# Material provided:
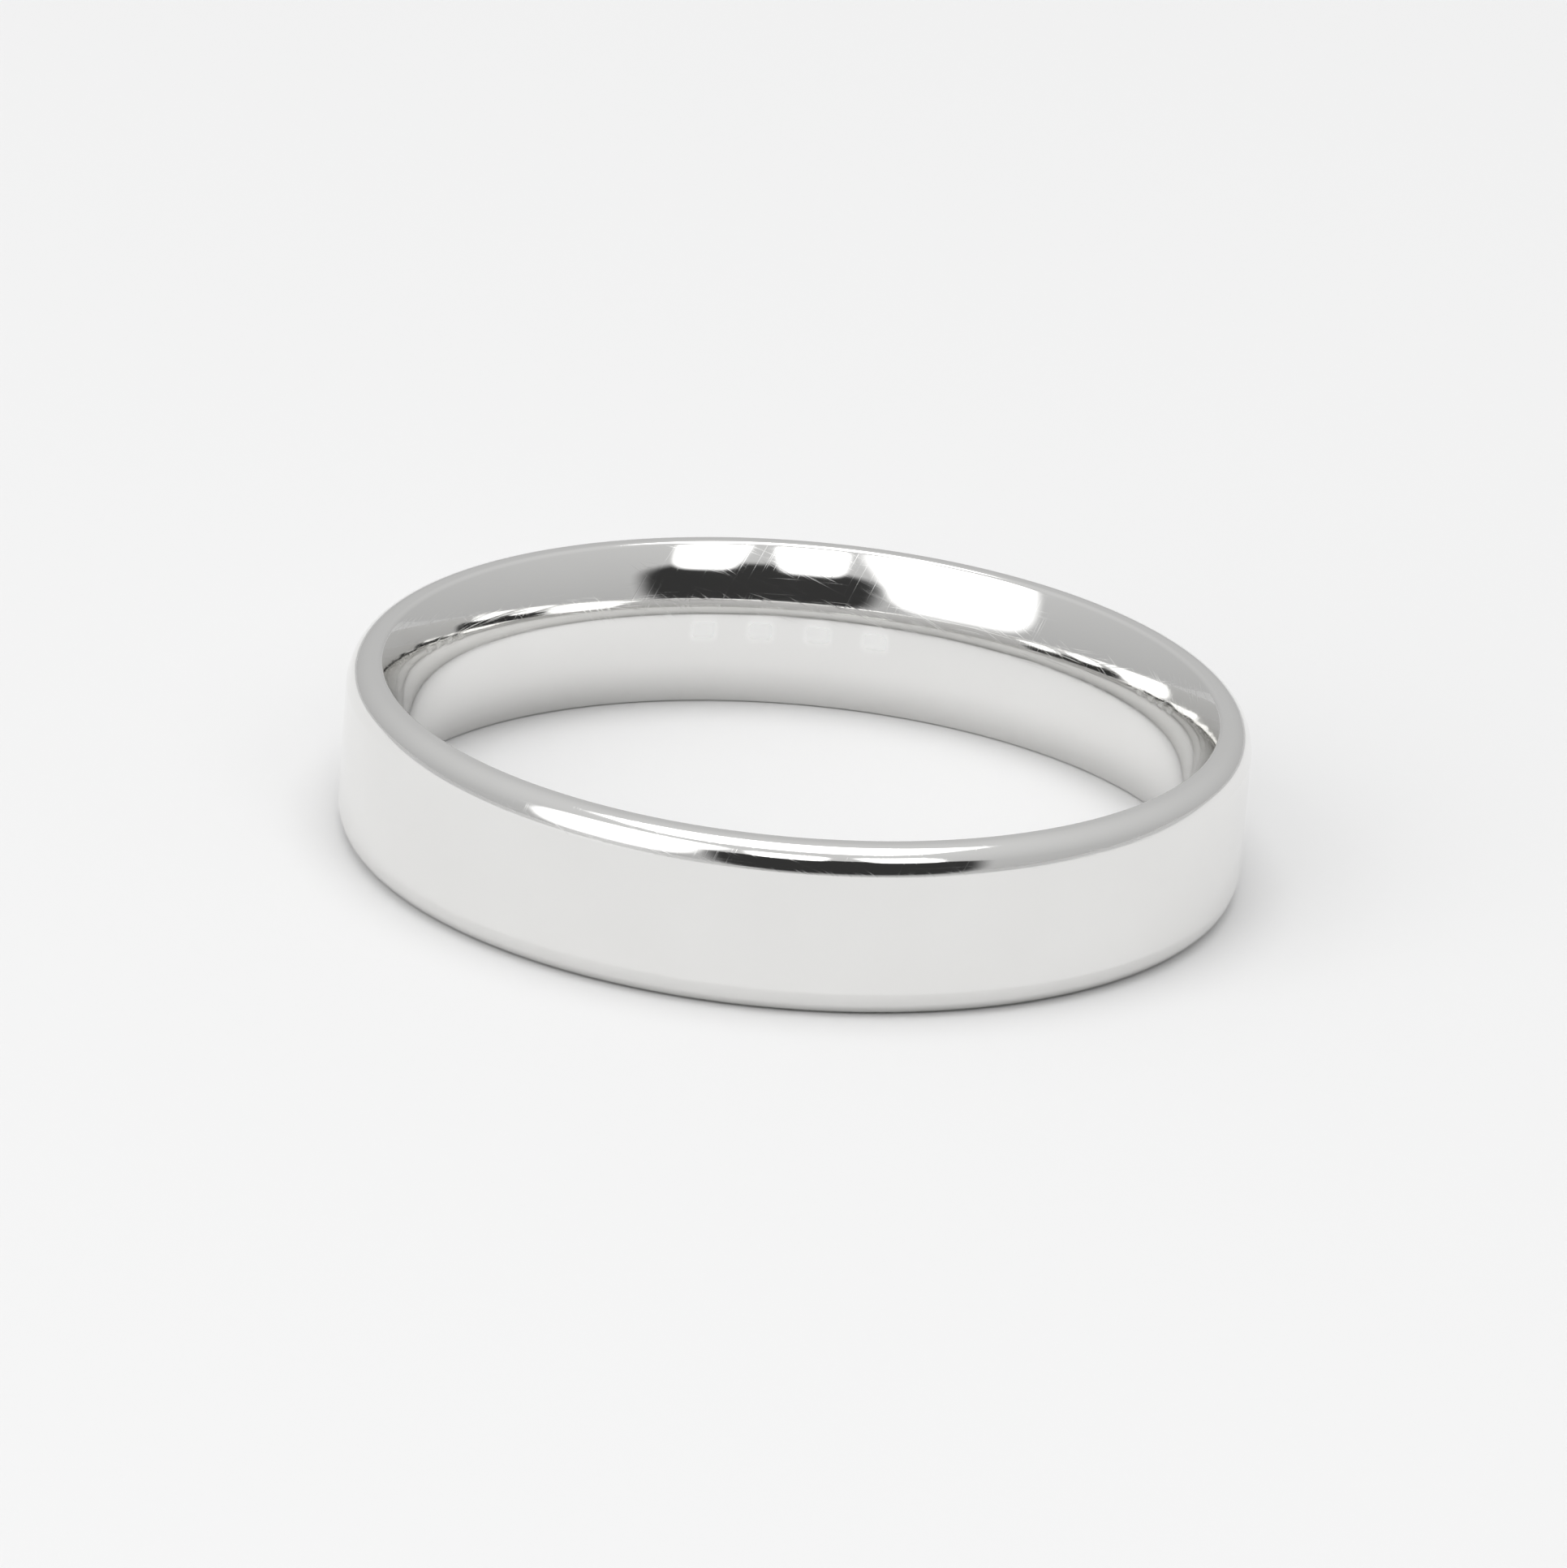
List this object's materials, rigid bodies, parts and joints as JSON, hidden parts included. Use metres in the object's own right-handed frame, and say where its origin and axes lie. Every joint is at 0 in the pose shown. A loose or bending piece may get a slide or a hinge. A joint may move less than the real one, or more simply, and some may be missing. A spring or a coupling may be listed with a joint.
{
  "type": "wedding band",
  "caption": "Plain flat court wedding band: a seamless ring with a flat polished outside, a domed comfort-fit inside and soft rounded edges.",
  "frame": {"origin": "centre of the ring on its lower side face, the face it lies on", "axes": "+Z along the ring's axis, up through the finger hole; +Y towards the wall that carries the blank punch marks inside"},
  "size_m": [0.0208, 0.0208, 0.004],
  "materials": {
    "white_metal": "high mirror polish with fine wear scratches"
  },
  "bodies": {
    "root": {"band": "white_metal"}
  },
  "joints": []
}
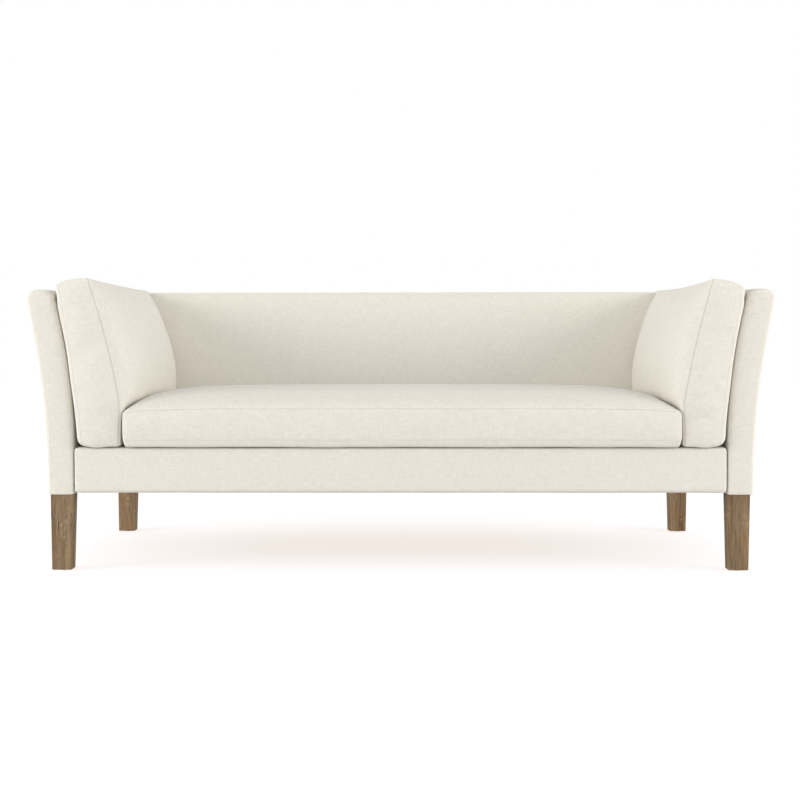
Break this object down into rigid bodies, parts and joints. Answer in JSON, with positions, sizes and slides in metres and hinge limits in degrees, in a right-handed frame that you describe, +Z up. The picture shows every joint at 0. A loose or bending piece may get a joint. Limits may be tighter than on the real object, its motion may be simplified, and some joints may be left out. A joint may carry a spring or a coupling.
{
  "type": "shelter arm sofa",
  "caption": "Upholstered sofa with flared shelter arms, a tight raked back, one long seat cushion, loose arm cushions and tapered oak legs.",
  "frame": {"origin": "middle of the bounding box, on the floor under the glides", "axes": "+X along the width towards the right arm as seen from the front, +Y towards the back, +Z up"},
  "size_m": [2.1432, 0.914, 0.8498],
  "materials": {
    "leg_oak": "matte",
    "glide_nylon": "matte",
    "hardware_steel": "satin",
    "spring_steel": "satin",
    "felt": "matte",
    "dust_cloth": "matte",
    "webbing": "matte",
    "foam": "matte",
    "linen": "matte",
    "hardboard": "matte",
    "frame_wood": "matte"
  },
  "bodies": {
    "frame": {"front_left_leg": "leg_oak", "front_right_leg": "leg_oak", "rear_left_leg": "leg_oak", "rear_right_leg": "leg_oak", "floor_glides": "glide_nylon", "leg_hanger_bolts": "hardware_steel", "leg_inserts": "hardware_steel", "front_rail": "frame_wood", "rear_rail": "frame_wood", "left_side_rail": "frame_wood", "right_side_rail": "frame_wood", "seat_stretchers": "frame_wood", "corner_blocks": "frame_wood", "frame_screws": "hardware_steel", "left_arm_base_rail": "frame_wood", "right_arm_base_rail": "frame_wood", "left_arm_front_post": "frame_wood", "right_arm_front_post": "frame_wood", "left_arm_rear_post": "frame_wood", "right_arm_rear_post": "frame_wood", "left_arm_top_rail": "frame_wood", "right_arm_top_rail": "frame_wood", "left_arm_tack_rail": "frame_wood", "right_arm_tack_rail": "frame_wood", "left_arm_outer_panel": "hardboard", "right_arm_outer_panel": "hardboard", "left_arm_inner_panel": "hardboard", "right_arm_inner_panel": "hardboard", "arm_bolts": "hardware_steel", "left_back_post": "frame_wood", "left_mid_back_post": "frame_wood", "right_mid_back_post": "frame_wood", "right_back_post": "frame_wood", "back_top_rail": "frame_wood", "back_tack_rails": "frame_wood", "back_webbing": "webbing", "outside_back_panel": "hardboard", "seat_springs": "spring_steel", "spring_clips": "spring_steel", "spring_tie_wires": "spring_steel", "deck_felt": "felt", "front_rail_padding": "foam", "back_padding": "foam", "left_arm_padding": "foam", "right_arm_padding": "foam", "deck_cover": "linen", "front_rail_cover": "linen", "dust_cover": "dust_cloth", "back_cover": "linen", "left_arm_cover": "linen", "right_arm_cover": "linen"},
    "seat_cushion_body": {"seat_cushion": "linen", "seat_cushion_core": "foam"},
    "left_arm_cushion_body": {"left_arm_cushion": "linen", "left_arm_cushion_core": "foam"},
    "right_arm_cushion_body": {"right_arm_cushion": "linen", "right_arm_cushion_core": "foam"}
  },
  "joints": [
    {"name": "seat_cushion_slide", "type": "slide", "parent": "frame", "child": "seat_cushion_body", "axis": [0, -1, 0], "range_m": [0, 0.74]},
    {"name": "left_arm_cushion_lift", "type": "slide", "parent": "frame", "child": "left_arm_cushion_body", "axis": [0, 0, 1], "range_m": [0, 0.52]},
    {"name": "right_arm_cushion_lift", "type": "slide", "parent": "frame", "child": "right_arm_cushion_body", "axis": [0, 0, 1], "range_m": [0, 0.52]}
  ]
}
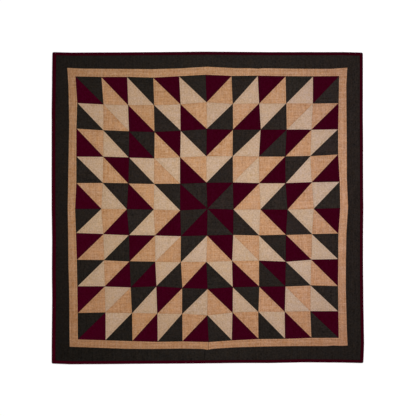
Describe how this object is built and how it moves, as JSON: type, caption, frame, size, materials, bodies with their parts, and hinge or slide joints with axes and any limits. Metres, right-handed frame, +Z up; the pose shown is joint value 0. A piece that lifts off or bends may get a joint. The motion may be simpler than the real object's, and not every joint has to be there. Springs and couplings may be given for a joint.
{
  "type": "star quilt",
  "caption": "Square patchwork star quilt lying flat, its centre pieced from triangles, inside an inner and an outer border and a mitred binding.",
  "frame": {"origin": "on the surface that the quilt lies on, under the middle of its outline", "axes": "+Z up out of the pieced side, +Y towards the pattern's top edge, +X towards its right edge"},
  "size_m": [1.2746, 1.2756, 0.0053],
  "materials": {
    "patchwork": "plain woven cottons in four colours, pieced and quilted, matte",
    "charcoal_cotton": "plain woven charcoal cotton, matte",
    "burgundy_cotton": "plain woven burgundy cotton, matte",
    "peach_cotton": "slubby peach chambray cotton, matte",
    "tan_cotton": "slubby tan chambray cotton, matte",
    "thread": "dark brown matte quilting thread"
  },
  "bodies": {
    "root": {"pieced_centre": "patchwork", "inner_border_top": "peach_cotton", "inner_border_right": "peach_cotton", "inner_border_bottom": "peach_cotton", "inner_border_left": "peach_cotton", "outer_border_top": "charcoal_cotton", "outer_border_right": "charcoal_cotton", "outer_border_bottom": "charcoal_cotton", "outer_border_left": "charcoal_cotton", "binding_top": "burgundy_cotton", "binding_right": "burgundy_cotton", "binding_bottom": "burgundy_cotton", "binding_left": "burgundy_cotton"}
  },
  "joints": []
}
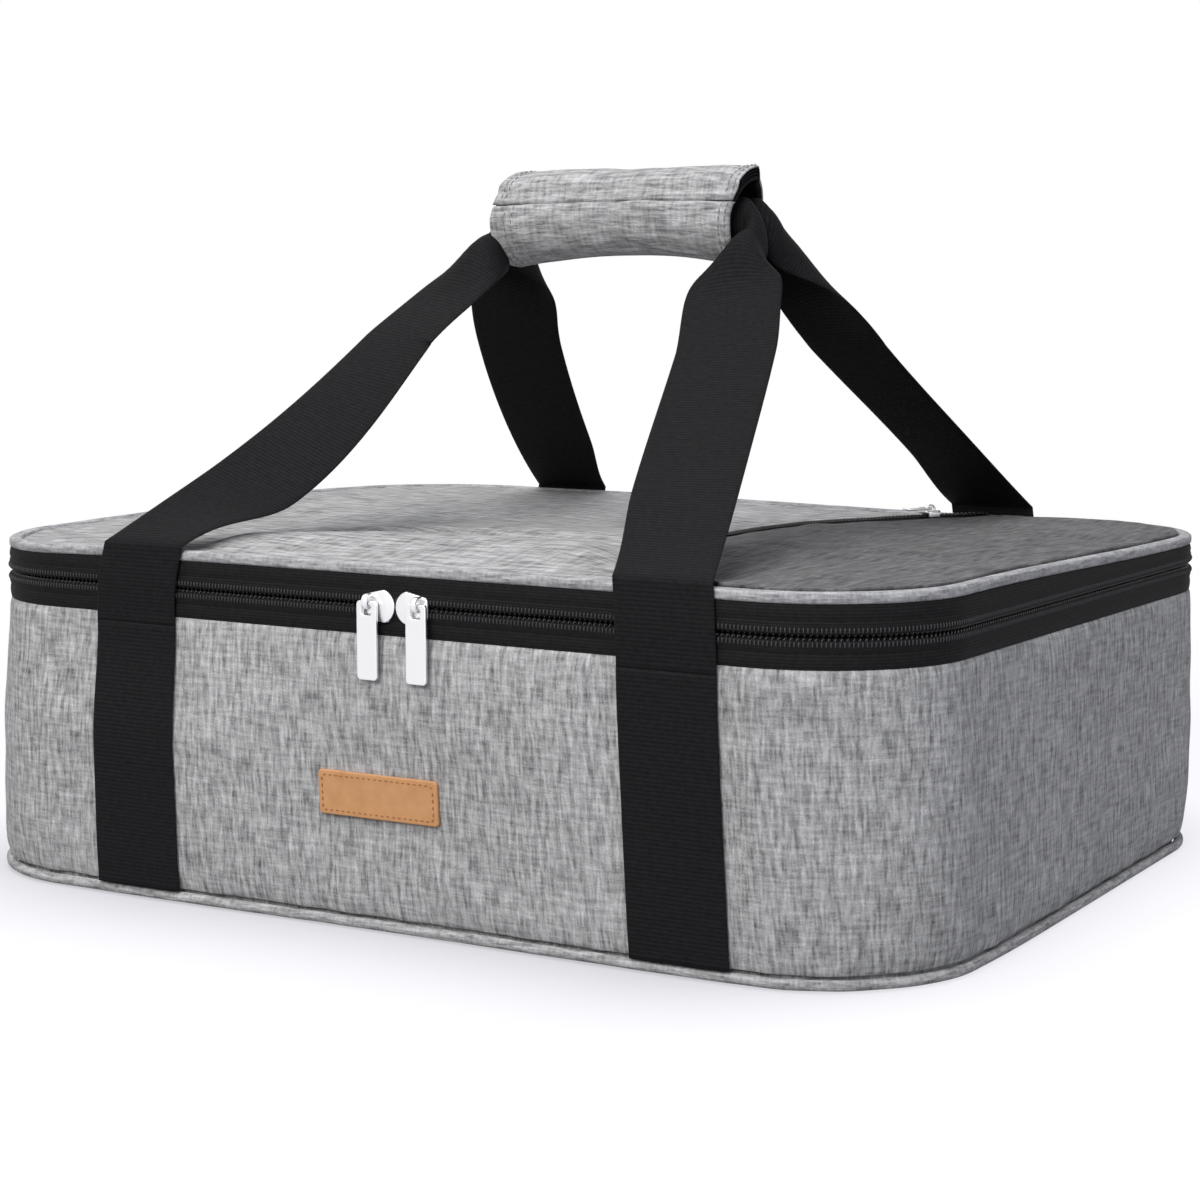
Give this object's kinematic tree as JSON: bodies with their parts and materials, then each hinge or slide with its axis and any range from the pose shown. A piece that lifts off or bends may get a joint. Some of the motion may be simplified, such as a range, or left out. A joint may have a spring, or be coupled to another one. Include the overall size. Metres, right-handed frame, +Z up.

# Goal:
Filter the records above for lines containing the word "their", and copy those lines.

# Answer to this problem:
Describe how this object is built and how it moves, as JSON: type, caption, frame, size, materials, bodies with their parts, and hinge or slide joints with axes and any limits. Metres, right-handed frame, +Z up; the pose shown is joint value 0. A piece that lifts off or bends may get a joint. The motion may be simpler than the real object's, and not every joint has to be there. Springs and couplings may be given for a joint.
Give this object's kinematic tree as JSON: bodies with their parts and materials, then each hinge or slide with its axis and any range from the pose shown. A piece that lifts off or bends may get a joint. Some of the motion may be simplified, such as a range, or left out. A joint may have a spring, or be coupled to another one. Include the overall size. Metres, right-handed frame, +Z up.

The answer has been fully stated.